Tuesday, July 03, 2012

The Two Twilights

Today's quote from THE GLASTONBURY ROMANCE by John Cowper Powys -- "The best time for any human being to pray to the First Cause if he wants his prayers to have a prosperous issue is one or other of the Two Twilights; either the twilight preceding the dawn or the twilight following the sunset. Human prayers that are offered up at noon are often intercepted by the Sun -- for all creative powers are jealous of one another -- and those that are offered up at midnight are liable to be waylaid by the Moon in her seasons or by the spirit of some thwarting planet.

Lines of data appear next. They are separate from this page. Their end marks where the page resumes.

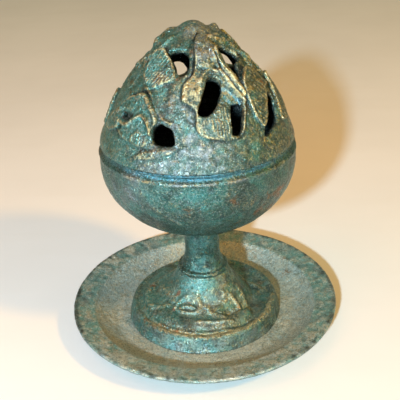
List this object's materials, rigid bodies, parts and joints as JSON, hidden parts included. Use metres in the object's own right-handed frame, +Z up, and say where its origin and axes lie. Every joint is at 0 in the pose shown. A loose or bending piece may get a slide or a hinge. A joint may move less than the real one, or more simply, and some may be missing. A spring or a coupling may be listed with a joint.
{
  "type": "hill censer",
  "caption": "Cast bronze incense burner: pierced mountain-shaped lid that lifts off a round bowl, on a stem and domed foot riveted into a shallow round dish.",
  "frame": {"origin": "on the vertical axis of the censer, where the dish's foot ring meets the table", "axes": "+Z up, -Y towards the front, where the lid's tall central peak is, +X to the right"},
  "size_m": [0.15, 0.15, 0.1706],
  "materials": {
    "lid_bronze": "corroded cast bronze, grey-green with cream and teal patches",
    "bowl_bronze": "corroded cast bronze, mottled teal and olive",
    "rivet_bronze": "darkened bronze",
    "stem_bronze": "corroded cast bronze, teal and blue",
    "foot_bronze": "corroded cast bronze, teal with tan high spots",
    "dish_bronze": "corroded cast bronze, grey-beige with a green flange"
  },
  "bodies": {
    "base": {"dish": "dish_bronze", "dish_rivets": "rivet_bronze", "foot": "foot_bronze", "stem": "stem_bronze", "bowl_rivet": "rivet_bronze", "bowl": "bowl_bronze"},
    "lid": {"lid": "lid_bronze"}
  },
  "joints": [
    {"name": "lid_lift", "type": "slide", "parent": "base", "child": "lid", "axis": [0, 0, 1], "range_m": [0, 0.09]}
  ]
}
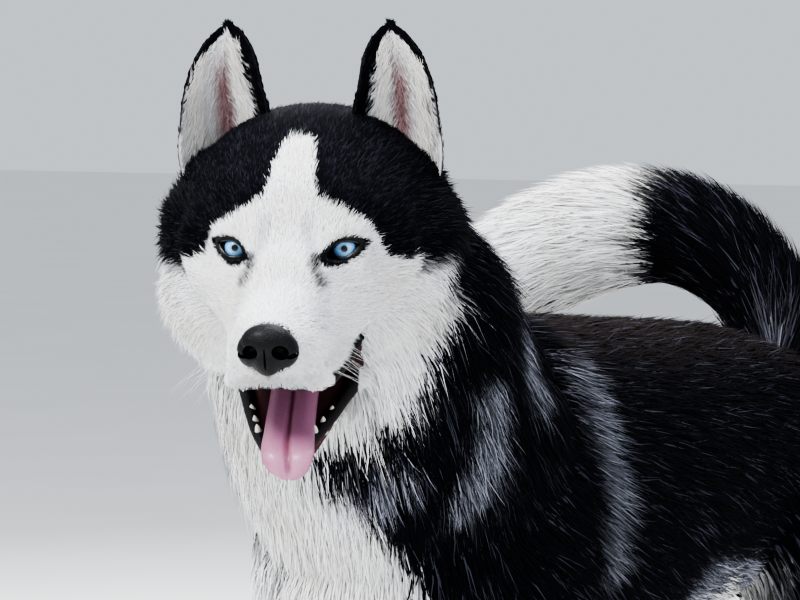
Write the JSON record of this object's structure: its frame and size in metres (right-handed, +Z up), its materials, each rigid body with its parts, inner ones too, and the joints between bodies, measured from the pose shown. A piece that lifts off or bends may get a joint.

It is a natural fact that those Two Twilights are propitious to psychic intercourse with the First Cause while other hours are malignant and baleful."

1 comment:

Nemonymous said...

Today's quote from THE GLASTONBURY ROMANCE by John Cowper Powys:
"Not a breath of wind stirred. Not a leaf-bud quivered. Not a grass-blade swayed. There was only that elfin waterfall and, except for that, the very earth herself seemed to have fallen asleep. 'This is Norfolk," he said to himself, and in that intense, indrawn silence some old atavistic affiliation with fen-ditches and fen-water and fen-peat tugged at his soul and pulled it earthward. And then came to his nostrils, as he lay with his eyes shut, a far-flung, acrid, aromatic smell. it was not the smell of mud, or leaf-buds, or grass-roots, or cattle-droppings, or ditch-water. It was not the smell of last night's rain, or of the sleeping south wind. It reached him independent of the eel slime that still clung about the bottom of the boat. it was the smell of East Anglia itself. It was the smell to greet which, on uncounted spring mornings, his Isle-of-Ely ancestors had left their beds and opened their back doors!"